Moving Houses and Plowing Potatoes
I was delivered on April 24, 1943 in a farmhouse on the property which is now owned and lived on by my older brother George. I lived in that house from 1943 to 1945, when we swapped houses with my Grandfather John Kana, who at that time lived in the house that my brother, John, lives in today.
I seem to have a photographic memory and can recall early times in my life. One example is that I vividly recall us moving from one house to the other. I was only two years old, but I can see people throwing stuff onto our horse-drawn wagon. I was sitting on the seat of the wagon and as we moved across the pasture, I recall seeing the tank or pond as we traveled across the tank dam. The tank has been enlarged twice since then, as it was just a mud hole with grapevines grown on some trees near it. My mother just couldn’t believe I could remember that far back; but, after hearing the details I gave her, she figured it was true.
Our neighbors, Dickie and Bobby Adams, had an adjoining farm east of my home place and they bought and moved the house I was born in across Munke Road, where it still stands today. My brother, George, moved another house onto the Kana property and lives there to this day.
After my grandfather John Kana’s house was moved in about 1959, that spot stayed vacant, except for the shops and cow shed. It belonged to my dad at that time, so all he did on the property was to have a large garden, where we grew our potatoes. It was quite a large potato patch; and, when it came time to harvest them, it took just about all day.

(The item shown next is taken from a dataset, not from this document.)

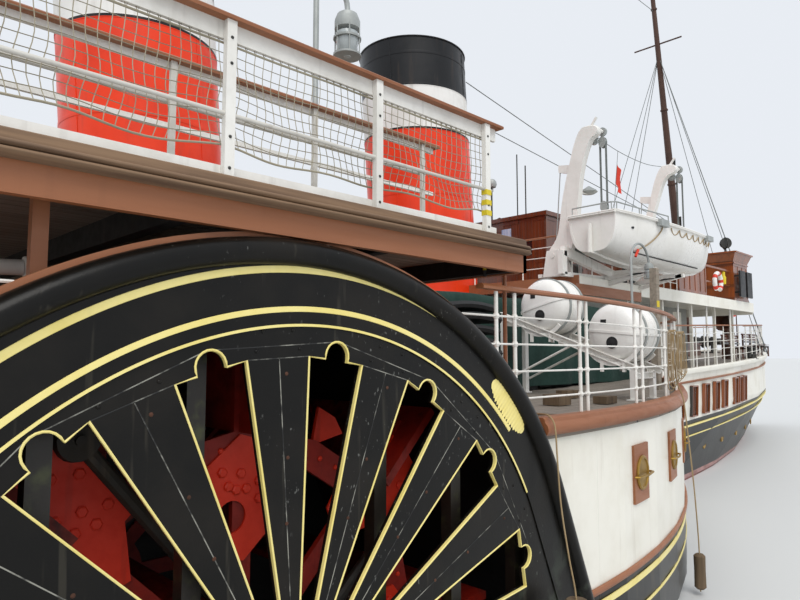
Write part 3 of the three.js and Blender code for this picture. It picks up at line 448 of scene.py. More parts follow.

My dad would plow the potatoes out one row at a time with a pair of mules and a sweep stalk (a kind of plow you had to hold onto two wooden handles). Since he had to hold it with both hands, he would loop the reins to control the mules with around his waist. When the mules came to the end of the row, he would drop the plow handles, letting the plow just roll over and drag along, as he grabbed the reins and guided the mules to another row.
Well, it just so happened that one day, as he entered the garden, he left the gate open; and, I guess when the mules saw the open gate, they decided it was time to go back home and they bolted. Since Daddy had no control over them at that time, hollering “Whoa, whoa!” didn’t stop them and they ran full speed toward home. In the process, the plow broke loose and Dad was thrown to the ground with the reins still around his waist. He was dragged this way for about two hundred feet until he finally dislodged himself from the reins. When the mules came to a stop at the home gate leading to their stall, they just patiently stood there. You can well imagine what my fuming Dad did when he caught up with them. For starters – I think he called them every name in the book!
PS: This pair of mules were both female! I never found out just what possessed Dad to call them “Ginney and Mike”!